Density and/or viscosity can, in turn, be ascertained with such a measuring device only when the oscillatable unit is covered by the medium. Known from DE10050299A1, DE102006033819A1 and DE102007043811A1 is to determine the viscosity of a medium based on the frequency-phase curve (Φ=g(f)). This procedure is based on the dependence of the damping of the oscillatable unit on the viscosity of the involved medium. In order to eliminate the influence of density on the measuring, viscosity is determined based on a frequency change caused by two different values for the phase, thus by means of a relative measurement.
For determining and/or monitoring the density of a medium, in contrast, according to DE10057974A1, the influence of at least one disturbing variable, for example, the viscosity, on the oscillation frequency of the mechanically oscillatable unit is ascertained and compensated. In DE102006033819A1, it is, furthermore, disclosed to set a predeterminable phase shift between the excitation signal and the received signal, in the case of which effects from changes of the viscosity of the medium on the mechanical oscillations of the mechanically oscillatable unit are negligible. At this phase shift, an empirical formula for determining the density can be set up.

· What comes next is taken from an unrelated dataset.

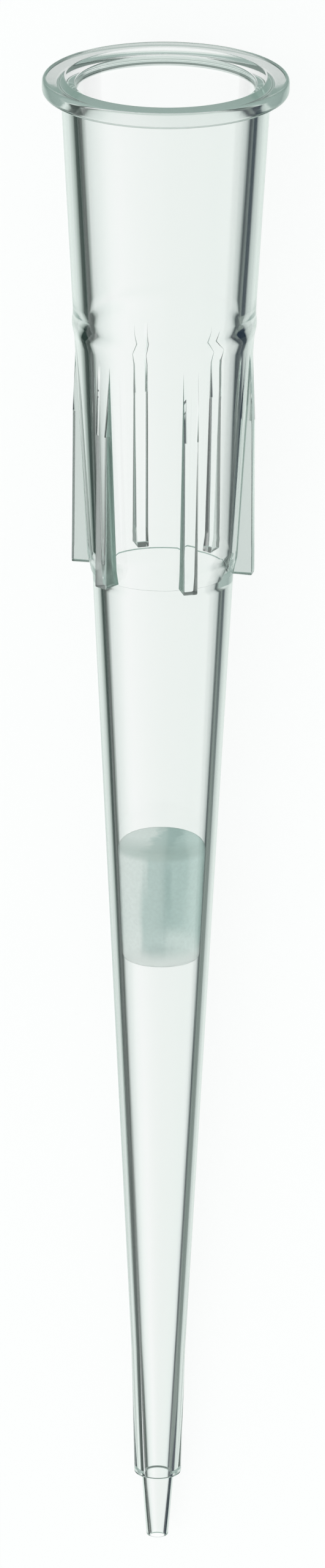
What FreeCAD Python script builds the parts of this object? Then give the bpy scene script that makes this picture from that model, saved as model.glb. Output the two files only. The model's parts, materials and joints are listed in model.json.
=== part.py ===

In order to register different process variables with a certain field device, thus, in each case, different embodiments and methods must be applied for operating the field device. Even when a number of process variables are determinable by means of a field device, in many cases the determining of a first process variable must be interrupted, in order to be able to determine a second process variable. It would, however, be desirable, when by means of one field device a number of process variables would be simultaneously and continuously determinable without mutual influencing.